This blog is intended to go along with Population: An Introduction to Concepts and Issues, by John R. Weeks, published by Cengage Learning. The latest edition is the 12th (it came out in 2015), but this blog is meant to complement any edition of the book by showing the way in which demographic issues are regularly in the news.

If you are a user of my textbook and would like to suggest a blog post idea, please email me at: john.weeks@sdsu.edu

Tuesday, June 11, 2013

Getting Going on Gun Violence as a Public Health Issue

Guns and gun violence have been big political and social issues in the US for a long time, but now a new report from the National Research Council has laid out a research agenda to deal with the public health issue of guns--who is being injured/killed and why and what we can do about that? This is a complicated issue, as it turns out, but more complicated than it might otherwise be because of the fact that Congress had suppressed research in this area for a long time.

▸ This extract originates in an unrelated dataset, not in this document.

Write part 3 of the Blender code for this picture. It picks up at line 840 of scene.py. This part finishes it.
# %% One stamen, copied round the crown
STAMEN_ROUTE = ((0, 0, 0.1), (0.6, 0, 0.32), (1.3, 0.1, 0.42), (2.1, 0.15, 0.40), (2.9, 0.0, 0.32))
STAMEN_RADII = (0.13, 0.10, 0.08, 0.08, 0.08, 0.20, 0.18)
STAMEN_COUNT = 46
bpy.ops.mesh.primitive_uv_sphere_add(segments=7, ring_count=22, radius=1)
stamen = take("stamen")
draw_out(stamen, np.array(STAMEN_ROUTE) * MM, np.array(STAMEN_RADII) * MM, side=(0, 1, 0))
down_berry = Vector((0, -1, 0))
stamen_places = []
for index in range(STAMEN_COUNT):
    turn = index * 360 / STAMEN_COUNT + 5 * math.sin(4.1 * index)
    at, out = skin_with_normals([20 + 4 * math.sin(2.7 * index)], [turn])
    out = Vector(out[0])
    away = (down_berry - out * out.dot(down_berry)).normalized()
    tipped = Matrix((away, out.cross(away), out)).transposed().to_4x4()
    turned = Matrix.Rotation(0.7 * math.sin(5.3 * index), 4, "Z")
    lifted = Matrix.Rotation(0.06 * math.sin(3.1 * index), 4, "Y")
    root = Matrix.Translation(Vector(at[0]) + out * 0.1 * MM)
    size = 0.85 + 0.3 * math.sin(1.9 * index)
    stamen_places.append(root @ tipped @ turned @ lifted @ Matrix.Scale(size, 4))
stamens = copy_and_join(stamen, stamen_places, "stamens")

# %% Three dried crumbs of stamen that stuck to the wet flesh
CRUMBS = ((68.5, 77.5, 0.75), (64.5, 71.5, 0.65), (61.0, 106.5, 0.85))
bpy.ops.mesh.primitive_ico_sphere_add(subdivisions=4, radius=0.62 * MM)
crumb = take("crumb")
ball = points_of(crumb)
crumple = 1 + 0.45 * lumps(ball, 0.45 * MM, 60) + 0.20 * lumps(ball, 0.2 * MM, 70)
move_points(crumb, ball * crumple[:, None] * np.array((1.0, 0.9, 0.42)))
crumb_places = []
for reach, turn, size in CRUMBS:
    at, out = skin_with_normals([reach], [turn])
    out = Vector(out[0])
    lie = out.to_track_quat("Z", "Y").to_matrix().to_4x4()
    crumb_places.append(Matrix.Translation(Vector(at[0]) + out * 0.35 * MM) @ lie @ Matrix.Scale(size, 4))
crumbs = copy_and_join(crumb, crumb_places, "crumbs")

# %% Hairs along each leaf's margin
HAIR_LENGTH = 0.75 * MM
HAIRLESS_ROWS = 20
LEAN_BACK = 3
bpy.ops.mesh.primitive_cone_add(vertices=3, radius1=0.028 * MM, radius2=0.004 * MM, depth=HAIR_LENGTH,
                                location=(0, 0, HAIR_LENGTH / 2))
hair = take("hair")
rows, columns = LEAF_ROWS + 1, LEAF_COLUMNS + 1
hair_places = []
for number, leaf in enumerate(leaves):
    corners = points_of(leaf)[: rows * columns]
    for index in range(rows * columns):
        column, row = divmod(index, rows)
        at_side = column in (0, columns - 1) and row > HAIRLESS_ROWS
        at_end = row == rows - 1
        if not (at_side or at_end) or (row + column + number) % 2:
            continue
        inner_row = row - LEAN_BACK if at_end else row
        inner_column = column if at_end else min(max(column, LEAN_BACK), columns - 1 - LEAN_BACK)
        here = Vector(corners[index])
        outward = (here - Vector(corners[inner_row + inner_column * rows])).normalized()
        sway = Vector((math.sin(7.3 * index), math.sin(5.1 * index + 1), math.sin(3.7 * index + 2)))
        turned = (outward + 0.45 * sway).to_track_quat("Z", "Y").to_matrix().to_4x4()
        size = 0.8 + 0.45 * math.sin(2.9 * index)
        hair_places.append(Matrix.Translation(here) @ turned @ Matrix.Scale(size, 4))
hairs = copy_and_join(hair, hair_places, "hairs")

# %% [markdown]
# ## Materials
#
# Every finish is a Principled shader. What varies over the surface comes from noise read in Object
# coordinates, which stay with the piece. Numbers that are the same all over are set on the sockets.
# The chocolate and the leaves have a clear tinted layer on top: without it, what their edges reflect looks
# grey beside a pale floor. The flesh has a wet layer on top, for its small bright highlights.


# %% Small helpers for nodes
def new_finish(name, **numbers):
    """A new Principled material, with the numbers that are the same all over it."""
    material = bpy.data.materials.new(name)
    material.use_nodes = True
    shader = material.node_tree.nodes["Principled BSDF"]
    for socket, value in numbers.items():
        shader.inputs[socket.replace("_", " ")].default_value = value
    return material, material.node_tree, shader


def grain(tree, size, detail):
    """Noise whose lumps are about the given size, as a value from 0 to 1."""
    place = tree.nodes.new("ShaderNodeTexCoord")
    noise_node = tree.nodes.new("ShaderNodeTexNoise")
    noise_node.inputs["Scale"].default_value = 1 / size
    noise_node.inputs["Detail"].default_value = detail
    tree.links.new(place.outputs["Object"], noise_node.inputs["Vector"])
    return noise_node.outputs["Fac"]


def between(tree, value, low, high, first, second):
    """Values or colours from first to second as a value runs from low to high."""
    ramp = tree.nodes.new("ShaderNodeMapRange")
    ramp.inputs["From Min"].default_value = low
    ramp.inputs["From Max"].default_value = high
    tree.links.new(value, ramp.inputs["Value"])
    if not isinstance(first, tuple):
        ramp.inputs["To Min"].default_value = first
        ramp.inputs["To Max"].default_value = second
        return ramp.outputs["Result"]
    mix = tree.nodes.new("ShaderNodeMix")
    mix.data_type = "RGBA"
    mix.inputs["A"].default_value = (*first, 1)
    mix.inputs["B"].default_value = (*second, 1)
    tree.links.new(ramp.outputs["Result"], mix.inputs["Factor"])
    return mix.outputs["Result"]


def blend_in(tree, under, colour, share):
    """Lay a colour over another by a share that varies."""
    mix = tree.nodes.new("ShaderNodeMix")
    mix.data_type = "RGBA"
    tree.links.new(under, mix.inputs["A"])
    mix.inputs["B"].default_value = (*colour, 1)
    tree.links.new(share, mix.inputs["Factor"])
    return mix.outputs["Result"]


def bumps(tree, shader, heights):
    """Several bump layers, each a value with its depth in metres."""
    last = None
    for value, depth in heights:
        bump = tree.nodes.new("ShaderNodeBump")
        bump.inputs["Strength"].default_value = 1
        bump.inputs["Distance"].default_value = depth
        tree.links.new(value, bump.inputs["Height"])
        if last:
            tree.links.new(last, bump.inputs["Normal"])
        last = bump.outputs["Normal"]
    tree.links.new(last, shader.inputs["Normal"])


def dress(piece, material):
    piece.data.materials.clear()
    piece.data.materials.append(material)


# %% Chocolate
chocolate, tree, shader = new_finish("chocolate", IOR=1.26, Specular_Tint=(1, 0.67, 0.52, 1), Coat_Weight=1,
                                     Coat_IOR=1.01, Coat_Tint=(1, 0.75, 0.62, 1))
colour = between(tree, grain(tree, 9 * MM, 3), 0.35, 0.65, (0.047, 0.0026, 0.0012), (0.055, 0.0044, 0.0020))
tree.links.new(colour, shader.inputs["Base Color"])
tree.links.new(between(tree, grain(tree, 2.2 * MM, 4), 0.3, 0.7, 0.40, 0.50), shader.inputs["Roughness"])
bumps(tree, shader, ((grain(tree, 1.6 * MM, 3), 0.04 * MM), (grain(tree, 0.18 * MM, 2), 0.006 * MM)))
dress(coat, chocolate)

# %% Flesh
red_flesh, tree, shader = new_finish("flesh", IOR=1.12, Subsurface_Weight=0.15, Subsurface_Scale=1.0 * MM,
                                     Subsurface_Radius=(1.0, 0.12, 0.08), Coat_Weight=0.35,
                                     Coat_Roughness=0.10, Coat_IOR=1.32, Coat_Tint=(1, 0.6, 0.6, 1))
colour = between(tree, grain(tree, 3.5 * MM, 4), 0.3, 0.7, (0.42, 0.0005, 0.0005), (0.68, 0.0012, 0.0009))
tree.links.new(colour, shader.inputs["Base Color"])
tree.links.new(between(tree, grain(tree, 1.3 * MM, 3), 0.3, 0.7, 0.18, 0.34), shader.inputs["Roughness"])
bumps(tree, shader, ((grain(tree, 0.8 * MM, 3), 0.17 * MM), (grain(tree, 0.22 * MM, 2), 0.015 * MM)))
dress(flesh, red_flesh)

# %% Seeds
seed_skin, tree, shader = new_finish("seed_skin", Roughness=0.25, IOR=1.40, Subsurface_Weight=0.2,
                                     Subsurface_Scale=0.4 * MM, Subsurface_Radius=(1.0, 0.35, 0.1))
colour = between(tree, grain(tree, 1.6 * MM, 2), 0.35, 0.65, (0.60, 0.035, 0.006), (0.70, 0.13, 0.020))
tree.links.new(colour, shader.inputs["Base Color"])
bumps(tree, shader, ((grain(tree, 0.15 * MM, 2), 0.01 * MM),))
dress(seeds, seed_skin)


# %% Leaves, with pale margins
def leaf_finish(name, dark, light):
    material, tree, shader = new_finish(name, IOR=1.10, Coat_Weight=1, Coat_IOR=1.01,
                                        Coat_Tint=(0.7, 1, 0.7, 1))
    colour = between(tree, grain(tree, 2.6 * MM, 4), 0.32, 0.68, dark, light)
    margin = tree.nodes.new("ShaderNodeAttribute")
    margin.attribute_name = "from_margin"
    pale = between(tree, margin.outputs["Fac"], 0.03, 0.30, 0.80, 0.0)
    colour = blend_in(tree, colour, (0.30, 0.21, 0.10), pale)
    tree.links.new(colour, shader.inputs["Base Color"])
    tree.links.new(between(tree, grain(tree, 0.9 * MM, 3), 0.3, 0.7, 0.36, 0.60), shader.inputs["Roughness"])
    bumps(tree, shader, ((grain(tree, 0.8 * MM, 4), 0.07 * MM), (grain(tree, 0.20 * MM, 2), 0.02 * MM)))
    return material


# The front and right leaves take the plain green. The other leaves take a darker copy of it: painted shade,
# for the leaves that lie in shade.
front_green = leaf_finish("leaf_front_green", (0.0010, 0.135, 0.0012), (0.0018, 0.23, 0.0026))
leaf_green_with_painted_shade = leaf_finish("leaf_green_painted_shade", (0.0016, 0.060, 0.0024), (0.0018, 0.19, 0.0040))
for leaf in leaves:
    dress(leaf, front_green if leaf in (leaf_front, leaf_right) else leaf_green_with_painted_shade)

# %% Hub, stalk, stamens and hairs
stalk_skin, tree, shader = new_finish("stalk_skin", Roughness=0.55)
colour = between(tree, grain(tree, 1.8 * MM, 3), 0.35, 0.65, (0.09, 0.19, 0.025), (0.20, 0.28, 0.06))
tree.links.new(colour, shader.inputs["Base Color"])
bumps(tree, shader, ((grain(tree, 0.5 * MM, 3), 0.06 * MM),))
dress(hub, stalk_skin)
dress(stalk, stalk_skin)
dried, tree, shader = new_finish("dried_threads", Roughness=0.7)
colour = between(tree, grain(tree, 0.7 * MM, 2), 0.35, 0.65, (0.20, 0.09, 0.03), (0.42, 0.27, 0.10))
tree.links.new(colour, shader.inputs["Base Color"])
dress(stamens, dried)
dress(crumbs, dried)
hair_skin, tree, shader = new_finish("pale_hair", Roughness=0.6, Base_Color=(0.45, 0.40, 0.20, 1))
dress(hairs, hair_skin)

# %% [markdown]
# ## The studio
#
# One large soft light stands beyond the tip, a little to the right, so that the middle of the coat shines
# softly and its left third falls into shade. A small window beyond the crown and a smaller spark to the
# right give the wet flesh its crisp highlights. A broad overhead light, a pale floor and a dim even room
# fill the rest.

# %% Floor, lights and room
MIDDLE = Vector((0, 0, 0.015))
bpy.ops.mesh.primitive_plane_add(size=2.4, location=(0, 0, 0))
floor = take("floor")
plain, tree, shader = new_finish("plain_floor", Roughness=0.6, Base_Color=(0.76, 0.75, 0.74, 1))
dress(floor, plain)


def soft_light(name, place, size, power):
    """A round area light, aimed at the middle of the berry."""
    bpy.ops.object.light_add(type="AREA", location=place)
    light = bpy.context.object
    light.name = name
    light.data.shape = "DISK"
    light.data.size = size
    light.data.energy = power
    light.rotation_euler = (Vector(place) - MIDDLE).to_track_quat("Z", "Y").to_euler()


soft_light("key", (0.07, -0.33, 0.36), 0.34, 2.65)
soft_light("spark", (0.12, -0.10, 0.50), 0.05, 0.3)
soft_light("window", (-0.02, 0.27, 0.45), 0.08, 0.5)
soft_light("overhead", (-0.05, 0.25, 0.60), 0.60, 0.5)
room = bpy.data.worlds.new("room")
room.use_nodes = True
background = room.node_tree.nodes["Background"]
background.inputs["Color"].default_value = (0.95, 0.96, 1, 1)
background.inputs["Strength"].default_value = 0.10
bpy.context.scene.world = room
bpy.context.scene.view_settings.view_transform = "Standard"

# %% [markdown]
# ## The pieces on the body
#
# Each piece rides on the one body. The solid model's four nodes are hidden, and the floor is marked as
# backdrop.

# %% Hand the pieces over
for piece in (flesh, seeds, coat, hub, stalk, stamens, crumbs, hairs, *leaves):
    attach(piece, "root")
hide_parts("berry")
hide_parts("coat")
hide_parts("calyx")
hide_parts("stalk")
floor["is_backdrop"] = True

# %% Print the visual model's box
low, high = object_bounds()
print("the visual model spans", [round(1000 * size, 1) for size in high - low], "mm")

The report stems from executive orders issued by President Obama in January 2013 directing federal agencies to improve knowledge of the causes of firearm violence, interventions that might prevent it, and strategies to minimize its public health burden. One of these executive orders charged the Centers for Disease Control and Prevention with identifying the most pressing firearm-related violence research needs. In turn, CDC and the CDC Foundation asked IOM and the Research Council to recommend a research agenda on the public health aspects of firearm-related violence. The committee determined potential research topics by surveying previous relevant research, receiving public input, and using expert judgment.

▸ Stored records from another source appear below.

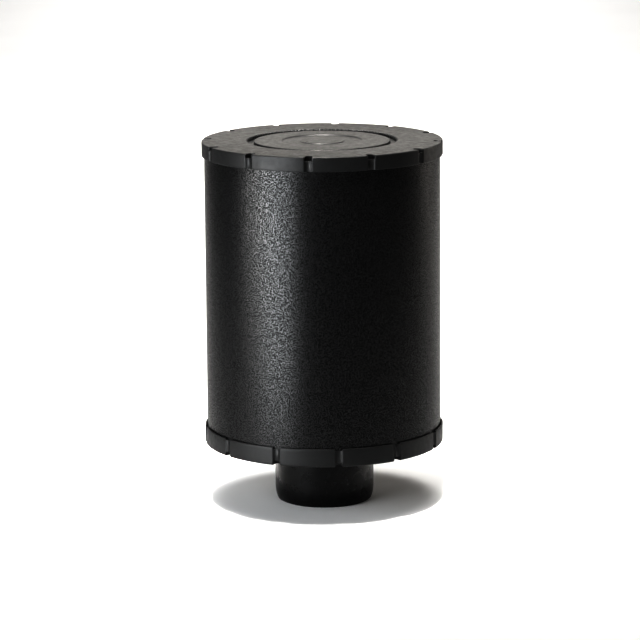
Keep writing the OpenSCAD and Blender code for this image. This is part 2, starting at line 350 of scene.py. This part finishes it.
# ---------------------------------------------------------------- other pieces
def leather_height(a, h):
    """Embossed pebbles with creases between them, from 0 to 1, over angle a and height h."""
    columns = int(2 * math.pi * SHELL_R / GRAIN_CELL)
    rows = int((shell_hi[2] - shell_lo[2]) / GRAIN_CELL) + 3
    rng = np.random.default_rng(GRAIN_SEED)
    jitter = rng.uniform(-GRAIN_JITTER, GRAIN_JITTER, (columns, rows, 2))
    lift = rng.uniform(GRAIN_LOW, 1.0, (columns, rows))
    u = (a / (2 * math.pi) * columns) % columns
    v = (h - shell_lo[2]) / GRAIN_CELL + 1
    iu, iv = np.floor(u).astype(int), np.floor(v).astype(int)
    near = np.full(u.shape, np.inf)
    second = near.copy()
    top = np.zeros(u.shape)
    for du in (-1, 0, 1):
        for dv in (-1, 0, 1):
            cu, cv = iu + du, np.clip(iv + dv, 0, rows - 1)
            j = jitter[cu % columns, cv]
            d = np.hypot(u - (cu + 0.5 + j[..., 0]), v - (iv + dv + 0.5 + j[..., 1]))
            closer = d < near
            second = np.where(closer, near, np.minimum(second, d))
            top = np.where(closer, lift[cu % columns, cv], top)
            near = np.where(closer, d, near)
    t = np.clip((second - near) / CREASE, 0, 1)
    return t * t * (3 - 2 * t) * top


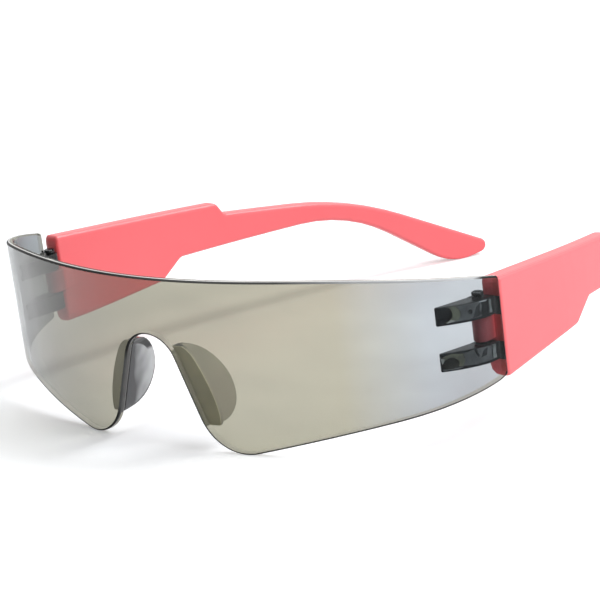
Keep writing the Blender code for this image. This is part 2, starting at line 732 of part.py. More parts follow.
def main():
    clear_scene()
    lens = material("smoke_mirror_lens", (0.20, 0.19, 0.16), 0.05, metallic=0.3, alpha=0.55)
    smoke = material("smoke_plastic", (0.10, 0.10, 0.07), 0.12, alpha=0.7)
    dark = material("dark_hinge_plastic", (0.03, 0.033, 0.033), 0.15)
    coral = material("coral_plastic", (1.0, 0.20, 0.20), 0.28)
    steel = material("screw_steel", (0.56, 0.57, 0.58), 0.25, metallic=1.0)
    frame = add_empty("resting_frame", (0, 0, 0))
    pieces = [build_shield(frame, lens)]
    for side in (RIGHT, LEFT):
        name = SIDE_NAMES[side]
        hinge = add_empty(f"hinge_axis_{name}", (side * HINGE_X, HINGE_Y, 0), frame)
        bore = add_helper(f"bore_form_{name}", hinge_bore(), hinge, side)
        pieces.append(build_pad(side, frame, smoke))
        pieces.append(build_lug("upper", UPPER_LUG_HEIGHT, side, hinge, bore, dark))
        pieces.append(build_lug("lower", LOWER_LUG_HEIGHT, side, hinge, bore, dark))
        pieces.append(build_screw(side, hinge, steel))
        pieces.append(build_temple(side, hinge, bore, coral))
    stand_on_floor(frame, pieces)


main()
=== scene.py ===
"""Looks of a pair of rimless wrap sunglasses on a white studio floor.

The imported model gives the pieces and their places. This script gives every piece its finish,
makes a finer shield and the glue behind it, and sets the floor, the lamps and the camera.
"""
import json
import math

import bmesh
import bpy
import numpy as np
from mathutils import Matrix, Vector


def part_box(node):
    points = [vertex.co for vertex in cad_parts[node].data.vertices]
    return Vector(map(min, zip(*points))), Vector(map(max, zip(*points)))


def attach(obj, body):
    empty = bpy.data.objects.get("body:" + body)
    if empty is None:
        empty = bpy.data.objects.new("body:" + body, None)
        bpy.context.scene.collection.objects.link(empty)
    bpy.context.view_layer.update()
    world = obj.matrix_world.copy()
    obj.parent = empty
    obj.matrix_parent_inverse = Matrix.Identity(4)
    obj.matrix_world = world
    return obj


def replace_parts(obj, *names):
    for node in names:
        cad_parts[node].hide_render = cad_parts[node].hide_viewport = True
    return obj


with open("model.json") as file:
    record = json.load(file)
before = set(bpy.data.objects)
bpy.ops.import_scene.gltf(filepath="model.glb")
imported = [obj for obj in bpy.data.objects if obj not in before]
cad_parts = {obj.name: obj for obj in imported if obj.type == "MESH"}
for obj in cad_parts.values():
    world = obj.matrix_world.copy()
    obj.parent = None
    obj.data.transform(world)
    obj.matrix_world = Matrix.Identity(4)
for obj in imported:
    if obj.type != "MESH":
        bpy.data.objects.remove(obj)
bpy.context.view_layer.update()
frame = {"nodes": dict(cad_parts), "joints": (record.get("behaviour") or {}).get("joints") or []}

MM = 0.001
SHARP_ANGLE = math.radians(35)
NODES = frame["nodes"]

# Sign of x on each side, as seen from in front
SIDES = {1: "right", -1: "left"}

# Tilt of the glasses at rest, read from a temple's hinge axis
HINGE_AXIS = Vector(frame["joints"][0]["axis"])
REST_TILT = math.atan2(-HINGE_AXIS.y, HINGE_AXIS.z)

# Shield, from above and unrolled flat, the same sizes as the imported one
FRONT_ARC = 55.6 * MM
CHANGE_ARC = 12.0 * MM
SIDE_ARC = 20.7 * MM
HALF_ARC = FRONT_ARC + CHANGE_ARC + SIDE_ARC
FRONT_RADIUS = 117.0 * MM
SIDE_RADIUS = 27.1 * MM
THICKNESS = 1.8 * MM
TOP_CENTRE_HEIGHT = 40.6 * MM
TOP_END_HEIGHT = 35.5 * MM
TOP_CROWN = 1.55 * MM
END_BOTTOM_HEIGHT = 12.6 * MM
END_CORNER_RADIUS = 0.9 * MM
LOWER_EDGE_RADIUS = 1090.0 * MM
NOSE_LOBE_OFFSET = 24.15 * MM
NOSE_LOBE_RADIUS = 12.35 * MM
NOTCH_ARCH_HEIGHT = 27.0 * MM
NOTCH_ARCH_RADIUS = 7.8 * MM
EDGE_ROUNDING = 0.43 * MM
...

With any luck, the focus on health instead of constitutional rights will help direct attention to what is really going on. As I have noted before, survey data do show that gun violence is declining even as gun ownership has increased and this seems to be mainly due to the paradox of fewer people owning guns, but those who do own guns own more than ever. This is a sad bifurcation of American society and anything that can be done to bring common sense to the issue will be very welcome.